An additional one: "reality is the first place the AI is deployed in narrow tool-like ways and trained on narrow specialized datasets which could not elicit the capabilities the AI started off with".
At least in the current paradigm, it looks like generalist models/archs will precede hyperspecialized trained-from-scratch models/archs (the latter of which can only be developed given the former). So there will be an inherent, massive, train-test distribution shift across many, if not most, model deployments - especially early on, in the first deployments (which will be the most dangerous). 'Specialization' here can happen in a wide variety of ways, ranging from always using a specific prompt to finetuning on a dataset to knowledge-distillation to a cheaper model etc. (Or to put it more concretely: everyone uses GPT-3 on much less diverse data than it was originally trained on - raw Internet-wide scrapes - and few to no people use it on more diverse datasets than the original training data, if only because where would you even get such a thing?)

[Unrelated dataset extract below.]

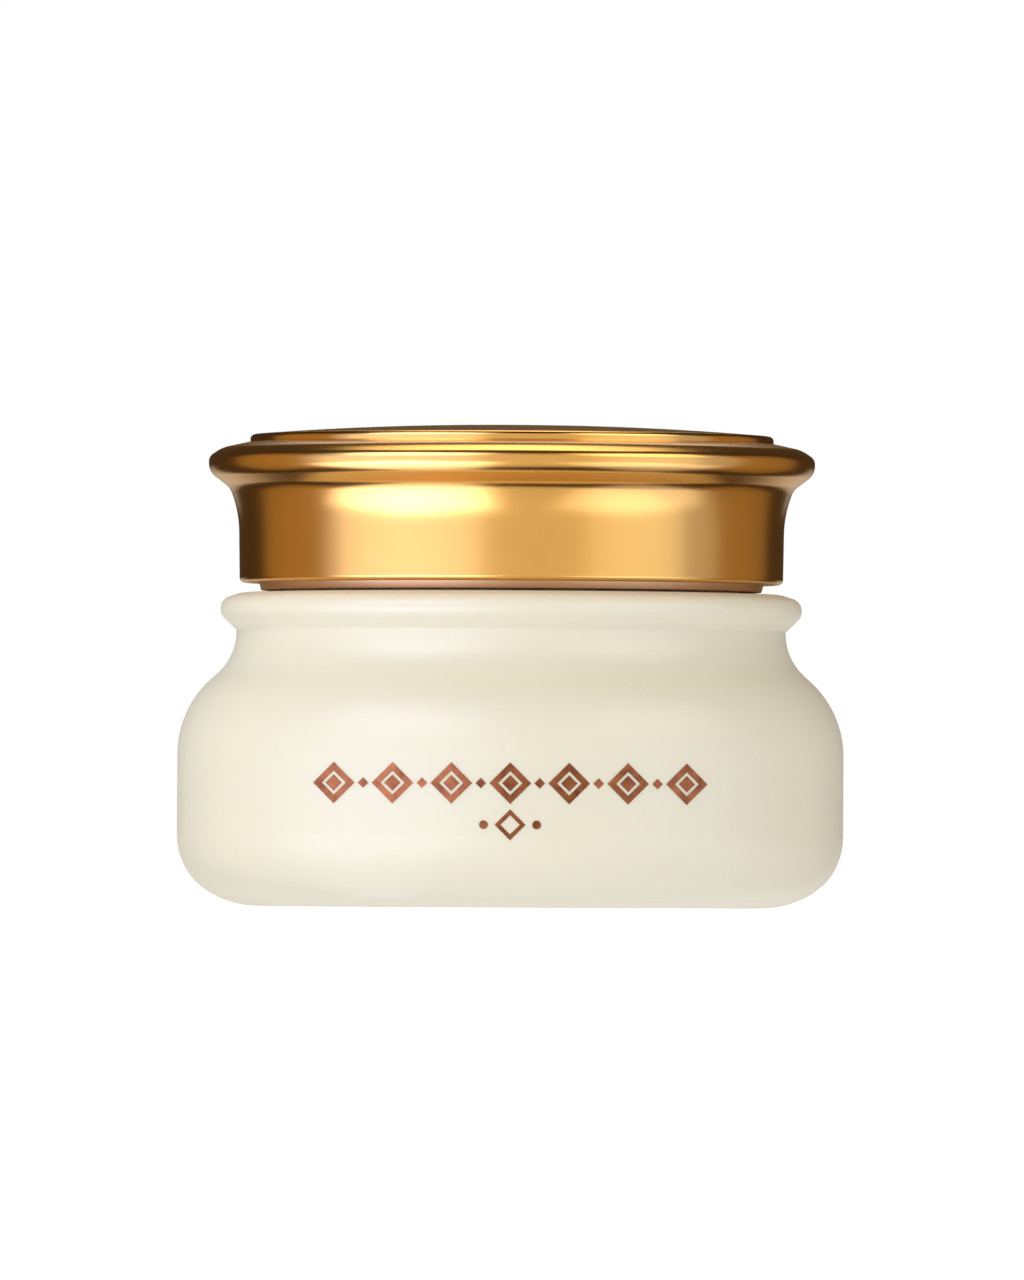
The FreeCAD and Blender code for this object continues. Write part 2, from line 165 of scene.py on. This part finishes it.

And this can't be solved by any hacks or safety measures because it defeats the point of deployment: to be practically useful, we need models to be hyperspecialized, and then stable static blackboxes which play their assigned role in whatever system has been designed using their specific capability as a puzzle piece, and perform only the designated tasks, and aren't further training on random Internet scrapes or arbitrary tasks. Retaining the flexibility and even doing actual training massively complicates development and deployment and may cost several orders of magnitude more than the obvious easy thing of eg. switching from an OA API call to a local finetuned GPT-J.
(And of course note the implications of that: real data will be highly autocorrelated because you want to process it as it arrives to get an answer now, not wait a random multi-decade interval to fake a large batch of i.i.d. data which would produce the same batchnorm or other runtime global state; inputs will have very different timings & latencies depending on where the model is being run and may evolve timing attacks; inputs will be tailored to a specific user rather than every hypothetical user...)
I'd add that everything in this post is still relevant even if the AGI in question isn't explicitly modelling itself as in a simulation, attempting to deceive human operators, etc. The more-general takeaway of the argument is that certain kinds of distribution shift will occur between training and deployment - e.g. a shift to a "large reality", universe which embeds the AI and has simple physics, etc. Those distribution shifts potentially make training behavior a bad proxy for deployment behavior, even in the absence of explicit malign intent of the AI toward its operators.